◆ **What is asked**:
Repeat the whole listing exactly as written.
━━━ Recorded data ━━━
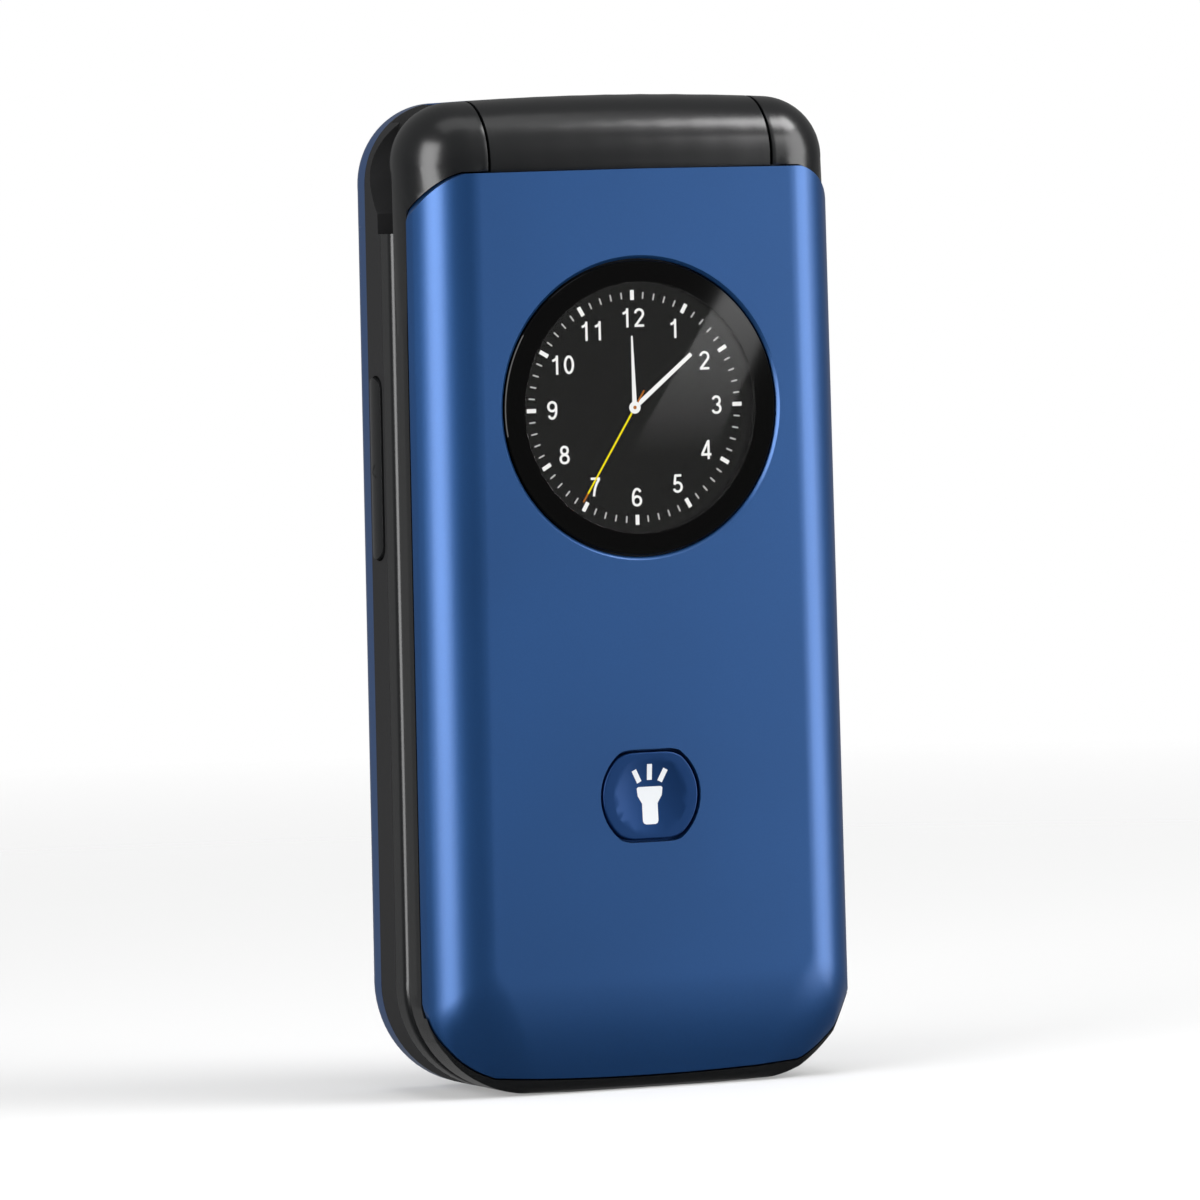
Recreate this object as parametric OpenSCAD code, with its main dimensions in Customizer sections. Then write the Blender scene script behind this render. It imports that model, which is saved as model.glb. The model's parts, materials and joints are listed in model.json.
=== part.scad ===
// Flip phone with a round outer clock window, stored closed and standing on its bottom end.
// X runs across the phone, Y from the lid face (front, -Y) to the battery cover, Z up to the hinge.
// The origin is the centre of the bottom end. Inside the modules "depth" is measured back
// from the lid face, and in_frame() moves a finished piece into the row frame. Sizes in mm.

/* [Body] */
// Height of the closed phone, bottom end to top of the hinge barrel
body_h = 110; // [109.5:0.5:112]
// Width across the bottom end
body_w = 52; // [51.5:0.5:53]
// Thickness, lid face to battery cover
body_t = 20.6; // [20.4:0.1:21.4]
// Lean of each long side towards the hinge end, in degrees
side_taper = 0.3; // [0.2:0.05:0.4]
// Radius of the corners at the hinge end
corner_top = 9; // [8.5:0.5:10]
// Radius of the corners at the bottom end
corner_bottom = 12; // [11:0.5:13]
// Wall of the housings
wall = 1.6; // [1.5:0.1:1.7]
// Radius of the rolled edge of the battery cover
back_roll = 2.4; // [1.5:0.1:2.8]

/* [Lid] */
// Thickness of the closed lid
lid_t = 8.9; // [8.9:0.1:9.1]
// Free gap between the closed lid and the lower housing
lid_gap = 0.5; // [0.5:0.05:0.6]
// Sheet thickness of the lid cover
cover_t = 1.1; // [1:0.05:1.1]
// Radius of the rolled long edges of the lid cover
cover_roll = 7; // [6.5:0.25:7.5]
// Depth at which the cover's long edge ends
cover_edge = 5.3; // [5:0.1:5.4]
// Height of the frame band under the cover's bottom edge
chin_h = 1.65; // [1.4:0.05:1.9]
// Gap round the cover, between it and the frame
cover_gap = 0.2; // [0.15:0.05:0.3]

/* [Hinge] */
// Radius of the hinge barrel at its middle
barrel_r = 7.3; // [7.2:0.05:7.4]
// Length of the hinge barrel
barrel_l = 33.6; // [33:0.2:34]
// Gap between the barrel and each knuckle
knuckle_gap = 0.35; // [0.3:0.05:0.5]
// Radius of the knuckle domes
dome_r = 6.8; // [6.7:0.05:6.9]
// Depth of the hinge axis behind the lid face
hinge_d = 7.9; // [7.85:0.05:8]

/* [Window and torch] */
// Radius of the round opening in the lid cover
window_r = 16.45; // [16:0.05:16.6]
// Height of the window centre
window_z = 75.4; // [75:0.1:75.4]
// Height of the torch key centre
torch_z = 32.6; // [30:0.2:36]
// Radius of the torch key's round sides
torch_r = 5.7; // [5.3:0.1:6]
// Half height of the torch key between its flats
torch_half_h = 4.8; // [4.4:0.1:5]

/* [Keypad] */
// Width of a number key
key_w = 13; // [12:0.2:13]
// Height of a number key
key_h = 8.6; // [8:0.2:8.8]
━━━
◆ **Task result**:
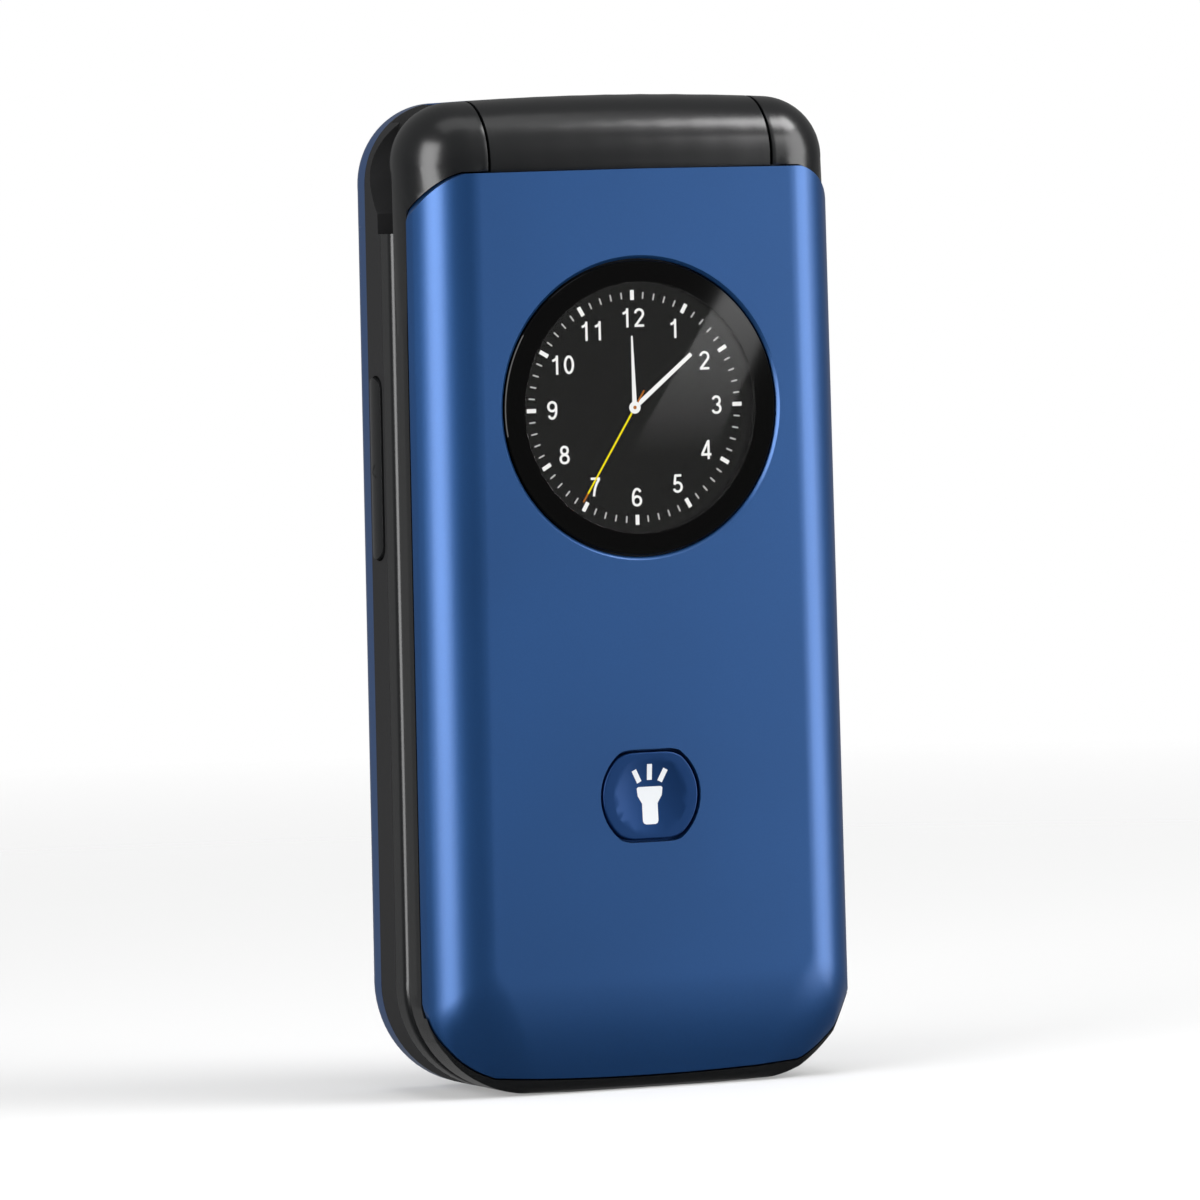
Recreate this object as parametric OpenSCAD code, with its main dimensions in Customizer sections. Then write the Blender scene script behind this render. It imports that model, which is saved as model.glb. The model's parts, materials and joints are listed in model.json.
=== part.scad ===
// Flip phone with a round outer clock window, stored closed and standing on its bottom end.
// X runs across the phone, Y from the lid face (front, -Y) to the battery cover, Z up to the hinge.
// The origin is the centre of the bottom end. Inside the modules "depth" is measured back
// from the lid face, and in_frame() moves a finished piece into the row frame. Sizes in mm.

/* [Body] */
// Height of the closed phone, bottom end to top of the hinge barrel
body_h = 110; // [109.5:0.5:112]
// Width across the bottom end
body_w = 52; // [51.5:0.5:53]
// Thickness, lid face to battery cover
body_t = 20.6; // [20.4:0.1:21.4]
// Lean of each long side towards the hinge end, in degrees
side_taper = 0.3; // [0.2:0.05:0.4]
// Radius of the corners at the hinge end
corner_top = 9; // [8.5:0.5:10]
// Radius of the corners at the bottom end
corner_bottom = 12; // [11:0.5:13]
// Wall of the housings
wall = 1.6; // [1.5:0.1:1.7]
// Radius of the rolled edge of the battery cover
back_roll = 2.4; // [1.5:0.1:2.8]

/* [Lid] */
// Thickness of the closed lid
lid_t = 8.9; // [8.9:0.1:9.1]
// Free gap between the closed lid and the lower housing
lid_gap = 0.5; // [0.5:0.05:0.6]
// Sheet thickness of the lid cover
cover_t = 1.1; // [1:0.05:1.1]
// Radius of the rolled long edges of the lid cover
cover_roll = 7; // [6.5:0.25:7.5]
// Depth at which the cover's long edge ends
cover_edge = 5.3; // [5:0.1:5.4]
// Height of the frame band under the cover's bottom edge
chin_h = 1.65; // [1.4:0.05:1.9]
// Gap round the cover, between it and the frame
cover_gap = 0.2; // [0.15:0.05:0.3]

/* [Hinge] */
// Radius of the hinge barrel at its middle
barrel_r = 7.3; // [7.2:0.05:7.4]
// Length of the hinge barrel
barrel_l = 33.6; // [33:0.2:34]
// Gap between the barrel and each knuckle
knuckle_gap = 0.35; // [0.3:0.05:0.5]
// Radius of the knuckle domes
dome_r = 6.8; // [6.7:0.05:6.9]
// Depth of the hinge axis behind the lid face
hinge_d = 7.9; // [7.85:0.05:8]

/* [Window and torch] */
// Radius of the round opening in the lid cover
window_r = 16.45; // [16:0.05:16.6]
// Height of the window centre
window_z = 75.4; // [75:0.1:75.4]
// Height of the torch key centre
torch_z = 32.6; // [30:0.2:36]
// Radius of the torch key's round sides
torch_r = 5.7; // [5.3:0.1:6]
// Half height of the torch key between its flats
torch_half_h = 4.8; // [4.4:0.1:5]

/* [Keypad] */
// Width of a number key
key_w = 13; // [12:0.2:13]
// Height of a number key
key_h = 8.6; // [8:0.2:8.8]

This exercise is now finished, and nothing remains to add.